Option 1 is indeed a bit slower than our existing in-house memory pool, so I moved on from that idea. What information would be needed to report an issue? I'm not sure how much I can provide.
Apologies for the late followup here.
One thing would be to provide a log of the allocation pattern in RMM (you can do this by wrapping your memory resource in a LoggingResourceAdaptor). This can then be used to replay the allocation patterns. That might be helpful.
I can certainly believe that if you know more about your allocation and usage pattern that a specific allocator might nonetheless perform better than the general purpose driver implementation.

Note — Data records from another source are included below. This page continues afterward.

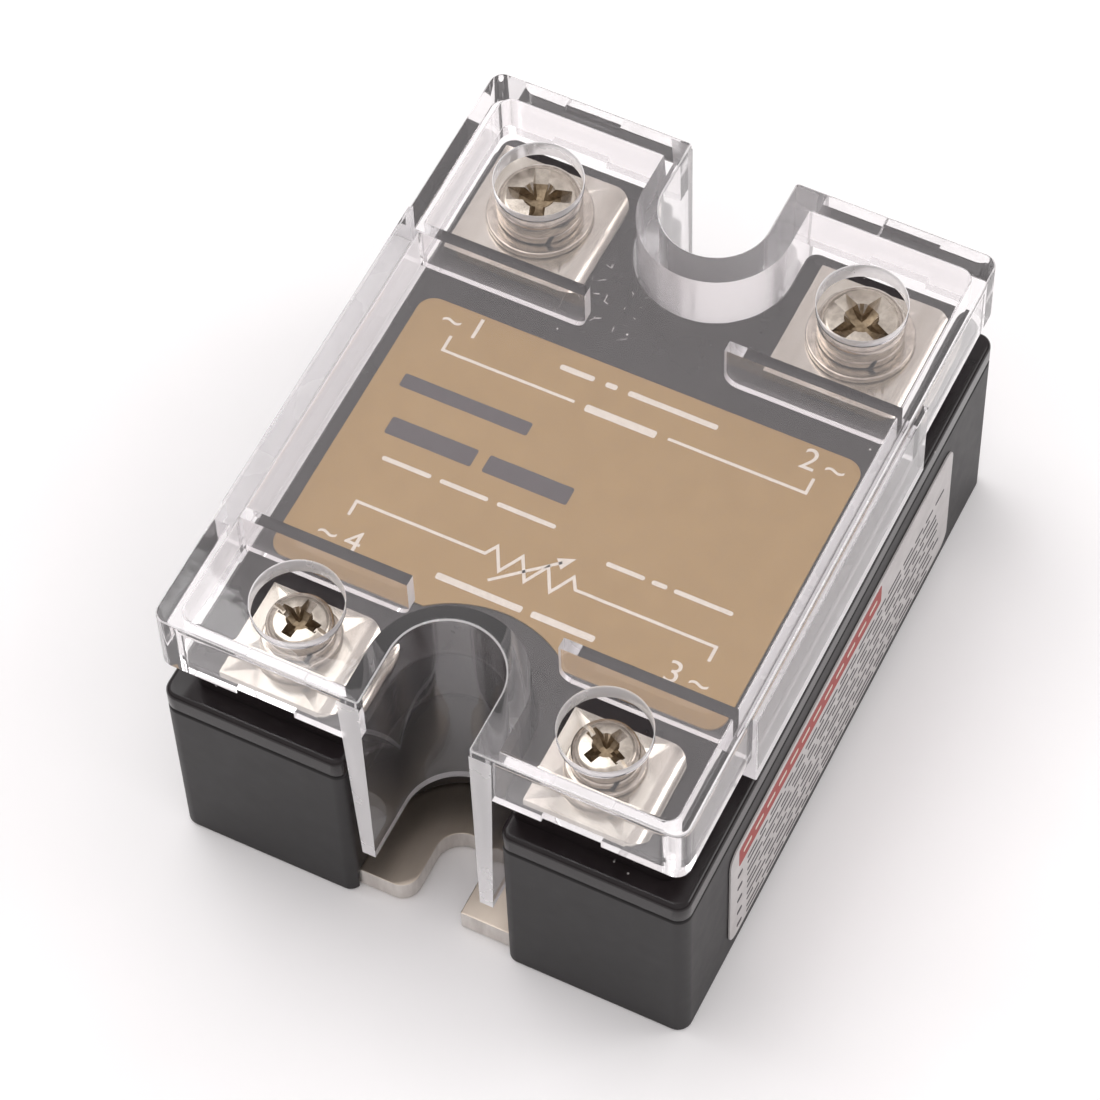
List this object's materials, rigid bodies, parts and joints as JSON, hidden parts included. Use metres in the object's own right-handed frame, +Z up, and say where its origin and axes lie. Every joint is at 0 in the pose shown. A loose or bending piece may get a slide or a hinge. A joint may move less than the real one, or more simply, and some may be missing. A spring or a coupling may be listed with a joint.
{
  "type": "solid state relay",
  "caption": "Panel-mount solid state relay: flat metal base with mounting slot and hole, black stepped case, screw terminals and a clear clip-fitted cover.",
  "frame": {"origin": "centre of the base plate's underside, the face that lies on the heat sink", "axes": "+X across the relay, +Y towards the load terminals along its length, +Z up out of the screw heads"},
  "size_m": [0.0454, 0.0584, 0.031],
  "materials": {
    "base_metal": "satin plated",
    "case_plastic": "satin moulded",
    "lid_plastic": "semi-gloss moulded",
    "clear_plastic": "clear polished moulding",
    "label_gold": "satin printed film",
    "label_grey": "satin printed film",
    "nickel": "nickel plated",
    "steel": "zinc plated",
    "copper": "bright copper",
    "ceramic": "matt alumina",
    "silicon": "polished die",
    "board": "solder mask",
    "resin": "cast",
    "part_red": "dipped",
    "part_black": "moulded",
    "part_tan": "lacquered",
    "part_blue": "lacquered"
  },
  "bodies": {
    "relay": {"base_plate": "base_metal", "case_shell": "case_plastic", "case_lid": "lid_plastic", "face_label": "label_gold", "side_label": "label_grey", "ceramic_substrate": "ceramic", "potting_resin": "resin", "circuit_board": "board", "snubber_capacitor": "part_red", "timing_capacitor": "part_red", "trigger_optocoupler": "part_black", "snubber_resistor": "part_tan", "gate_resistor": "part_blue", "input_resistor": "part_blue", "trigger_diac": "part_red", "surge_varistor": "part_blue", "terminal_plate_load_1": "nickel", "captive_nut_load_1": "steel", "power_lead_load_1": "copper", "thyristor_chip_load_1": "silicon", "gate_pin_load_1": "copper", "terminal_plate_load_2": "nickel", "captive_nut_load_2": "steel", "power_lead_load_2": "copper", "thyristor_chip_load_2": "silicon", "gate_pin_load_2": "copper", "terminal_plate_control_3": "nickel", "captive_nut_control_3": "steel", "control_lead_control_3": "copper", "terminal_plate_control_4": "nickel", "captive_nut_control_4": "steel", "control_lead_control_4": "copper"},
    "cover": {"clear_cover": "clear_plastic"},
    "washers_load_1": {"flat_washer_load_1": "nickel", "spring_washer_load_1": "nickel"},
    "screw_load_1": {"terminal_screw_load_1": "nickel"},
    "washers_load_2": {"flat_washer_load_2": "nickel", "spring_washer_load_2": "nickel"},
    "screw_load_2": {"terminal_screw_load_2": "nickel"},
    "washers_control_3": {"flat_washer_control_3": "nickel", "spring_washer_control_3": "nickel"},
    "screw_control_3": {"terminal_screw_control_3": "nickel"},
    "washers_control_4": {"flat_washer_control_4": "nickel", "spring_washer_control_4": "nickel"},
    "screw_control_4": {"terminal_screw_control_4": "nickel"}
  },
  "joints": [
    {"name": "cover_lift", "type": "slide", "parent": "relay", "child": "cover", "axis": [0, 0, 1], "range_m": [0, 0.024]},
    {"name": "rise_load_1", "type": "slide", "parent": "relay", "child": "washers_load_1", "axis": [0, 0, 1], "range_m": [0, 0.0021]},
    {"name": "turn_load_1", "type": "hinge", "parent": "washers_load_1", "child": "screw_load_1", "pos_m": [-0.0142, 0.0205, 0.0271], "axis": [0, 0, 1], "range_deg": [0, 1080]},
    {"name": "rise_load_2", "type": "slide", "parent": "relay", "child": "washers_load_2", "axis": [0, 0, 1], "range_m": [0, 0.0021]},
    {"name": "turn_load_2", "type": "hinge", "parent": "washers_load_2", "child": "screw_load_2", "pos_m": [0.0142, 0.0205, 0.0271], "axis": [0, 0, 1], "range_deg": [0, 1080]},
    {"name": "rise_control_3", "type": "slide", "parent": "relay", "child": "washers_control_3", "axis": [0, 0, 1], "range_m": [0, 0.002]},
    {"name": "turn_control_3", "type": "hinge", "parent": "washers_control_3", "child": "screw_control_3", "pos_m": [0.01293, -0.023, 0.0271], "axis": [0, 0, 1], "range_deg": [0, 1440]},
    {"name": "rise_control_4", "type": "slide", "parent": "relay", "child": "washers_control_4", "axis": [0, 0, 1], "range_m": [0, 0.002]},
    {"name": "turn_control_4", "type": "hinge", "parent": "washers_control_4", "child": "screw_control_4", "pos_m": [-0.01293, -0.023, 0.0271], "axis": [0, 0, 1], "range_deg": [0, 1440]}
  ],
  "couplings": [
    {"joint": "turn_load_1", "follows": "rise_load_1", "rad_per_m": 8976},
    {"joint": "turn_load_2", "follows": "rise_load_2", "rad_per_m": 8976},
    {"joint": "turn_control_3", "follows": "rise_control_3", "rad_per_m": 12566},
    {"joint": "turn_control_4", "follows": "rise_control_4", "rad_per_m": 12566}
  ]
}
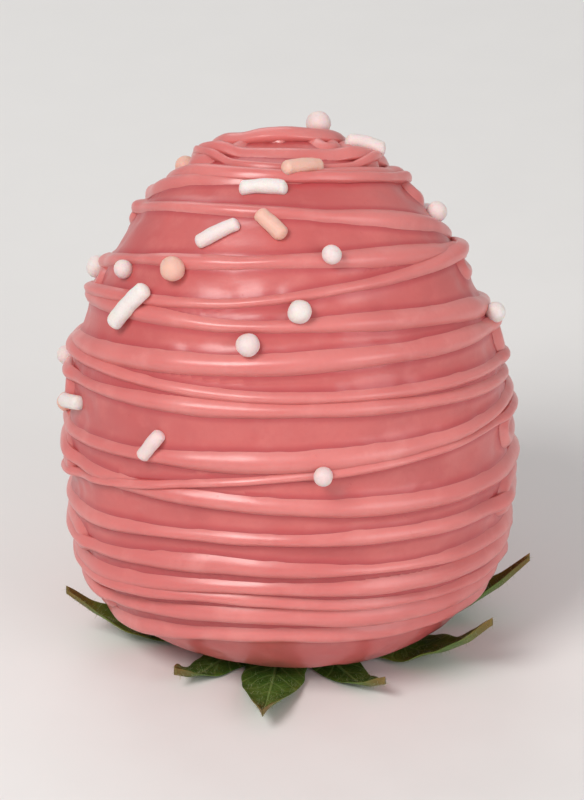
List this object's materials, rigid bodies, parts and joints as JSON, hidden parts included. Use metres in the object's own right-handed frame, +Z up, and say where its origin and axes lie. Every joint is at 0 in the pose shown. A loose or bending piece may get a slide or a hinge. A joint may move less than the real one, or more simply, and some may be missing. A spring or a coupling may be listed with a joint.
{
  "type": "chocolate coated strawberry",
  "caption": "Strawberry in a coat of pink chocolate with fine drizzled ridges and a scatter of sugar sprinkles, standing tip up on its green leaf cap.",
  "frame": {"origin": "on the floor, at the centre of the stem's level cut face under the leaf cap", "axes": "+Z up through the berry to its tip; +X across its wider side; -Y towards the viewer"},
  "size_m": [0.0397, 0.0378, 0.0438],
  "materials": {
    "pink_chocolate": "satin chocolate coat in a warm coral pink",
    "pink_drizzle": "satin chocolate drizzle, a little lighter than the coat",
    "sugar_sprinkle": "matte white to peach sugar",
    "leaf": "soft, faintly hairy green leaf",
    "stem": "pale green fibrous stem, moist at the cut"
  },
  "bodies": {
    "root": {"coated_berry": "pink_chocolate", "calyx": "leaf", "stem": "stem"}
  },
  "joints": []
}
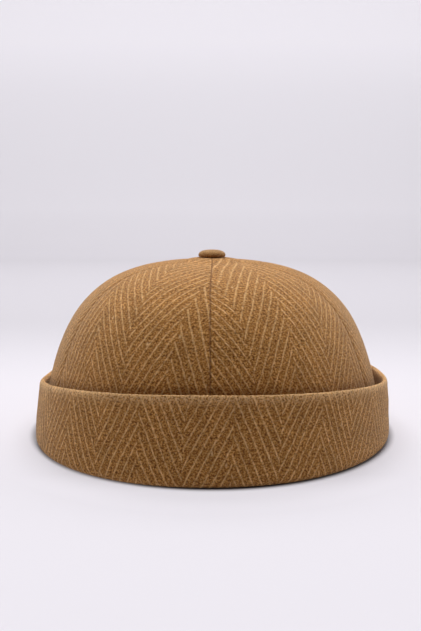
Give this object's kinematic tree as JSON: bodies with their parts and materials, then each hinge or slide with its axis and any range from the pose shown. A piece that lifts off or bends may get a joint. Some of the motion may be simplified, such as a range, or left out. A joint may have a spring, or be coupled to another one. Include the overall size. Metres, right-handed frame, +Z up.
{
  "type": "docker hat",
  "caption": "Brimless round hat of herringbone wool: a gored domed crown, a deep turned-up cuff around the open head opening and a cloth-covered button on the apex.",
  "frame": {"origin": "on the surface that the hat rests on, below the middle of its length and width", "axes": "+Z up, -Y towards the front of the hat, +X towards the right as the front is looked at"},
  "size_m": [0.1836, 0.2146, 0.0937],
  "materials": {
    "crown_cloth": "brushed herringbone wool in two browns, matt",
    "cuff_cloth": "the same herringbone wool, doubled and turned up",
    "button_cloth": "the same wool stretched over a button"
  },
  "bodies": {
    "root": {"crown_gore_front_left": "crown_cloth", "crown_gore_front_right": "crown_cloth", "crown_gore_side_left": "crown_cloth", "crown_gore_side_right": "crown_cloth", "crown_gore_back_left": "crown_cloth", "crown_gore_back_right": "crown_cloth", "cuff": "cuff_cloth", "button": "button_cloth"}
  },
  "joints": []
}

In terms of management of memory resources, my strong recommendation is to always be explicitly about the memory resource you are using (rather than relying on rmm::set/get_current_device_resource).
The implementation you provided looks nice and simple, but it is nice to have an exponentially increasing series of allocations instead of a single one so you don't need to have a strict max size. If the upstream is a pool resource then the ~log(n) allocations aren't much problem.
You might have luck with the arena_memory_resource that splits allocations into per-stream arenas (so no eventrecord/wait on deallocation) and offers a synchronising step to "defragment" after a phase of allocations.